No, you wouldn’t. Because those things are jobs. And you don’t treat your job as if it’s a hobby or a side-job. You rank it’s importance at least as high as other facets in your life (for some people, even higher). And if you’re like most people nowadays, you sacrifice a bit of other things around the home so you can get to your job. You skip breakfast, miss the kids, go a week without vacuuming, maybe even let the dishes sit in the sink a little longer than normal. You don’t sacrifice your job to take care of the home.
Yet people expect writers to treat their job like it’s a hobby all the time. And writers keep telling other writers to do this. All. The. Time.

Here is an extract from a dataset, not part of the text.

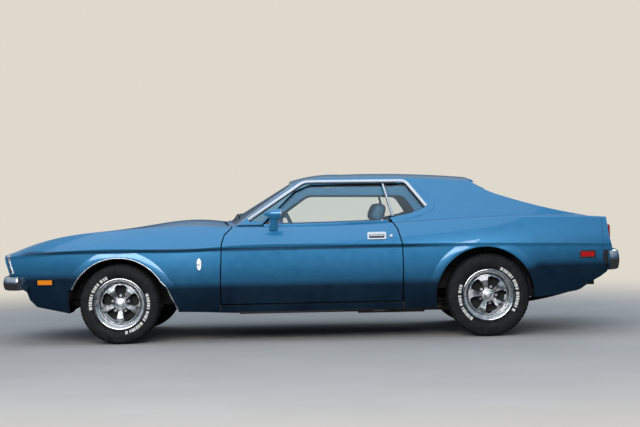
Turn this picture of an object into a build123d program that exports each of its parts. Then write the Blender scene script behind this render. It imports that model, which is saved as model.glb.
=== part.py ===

Yes, most writers need — and have — employment elsewhere. And most writers need to find a balance between the job that’s paying the bills, the career they want, and their home life. But how they prioritize those things, and how they choose to find that balance should be up to them, not you. If waking up at 4:30 in the morning works for you, that’s awesome. If it doesn’t, you’re not a failure just because someone said it was the best time to work.
Mornings don’t work for everyone.
They just don’t. I am one of the biggest bears in the morning. I hate waking up early. And my toddler doesn’t exactly make it any easier. How easy do you think it is for me to try to beat my toddler up in the morning and hit the keyboard to churn out some pages before the rest of the house wakes up? Not to mention, I get an average of 2 hours of sleep a night. Most parents I know get under 5-6 hours of sleep a night. Waking up earlier, thereby depriving yourself of much needed and much lacking sleep, is more likely to lead to health problems than anything else.
Sure, some people can be awake, creative, and capable of stringing words together into coherent sentences at 4:30 in the morning on two hours of sleep and no coffee. I am not one of those people. In fact, most of the writers I know are not those people.
I don’t know where the people handing out this advice find those people, but I am willing to bet they are in the minority.
Inspiration doesn’t always strike on command.
Whether you’re writing fiction or nonfiction, sometimes you rely on inspiration to come over and clobber you before you sit down and start hashing out what you’re going to write. And it can happen just about anywhere: watching people while riding on the city bus, listening to your child tell you a funny story over breakfast, reading through a Twitter chat, or even just browsing through discussion forums. It can happen anywhere, at anytime, for any reason.
It rarely happens when you’re sitting in front of the computer staring at a fresh, blank document waiting for the words to start flowing.
Which means, of course, that if you’re out and about and taking care of other business when inspiration happens to strike, you have to find a way to be prepared for that. Not only that, but you have to be able to bring it back around early the next morning when you are in front of the computer staring at a blank document.
What should you do instead?
Writing at a set time every day is a good habit. By creating this type of routine, you train yourself to write more efficiently. You’ll find it easier to get on a roll faster, and before you know it, you’ll be able to churn out more words faster. However, that set time every day should be a time you choose because it works best for you and your schedule.
For some writers, that will mean getting up earlier and clacking away at the keyboard before anyone else wakes up. For others, it might mean staying up late. And for others, it might mean putting your foot down and setting hours of operation so people learn to stop bothering you while you work.
The truth is, it doesn’t matter what time of day you choose to write. As long as it works for you and as long as you are meeting your goals.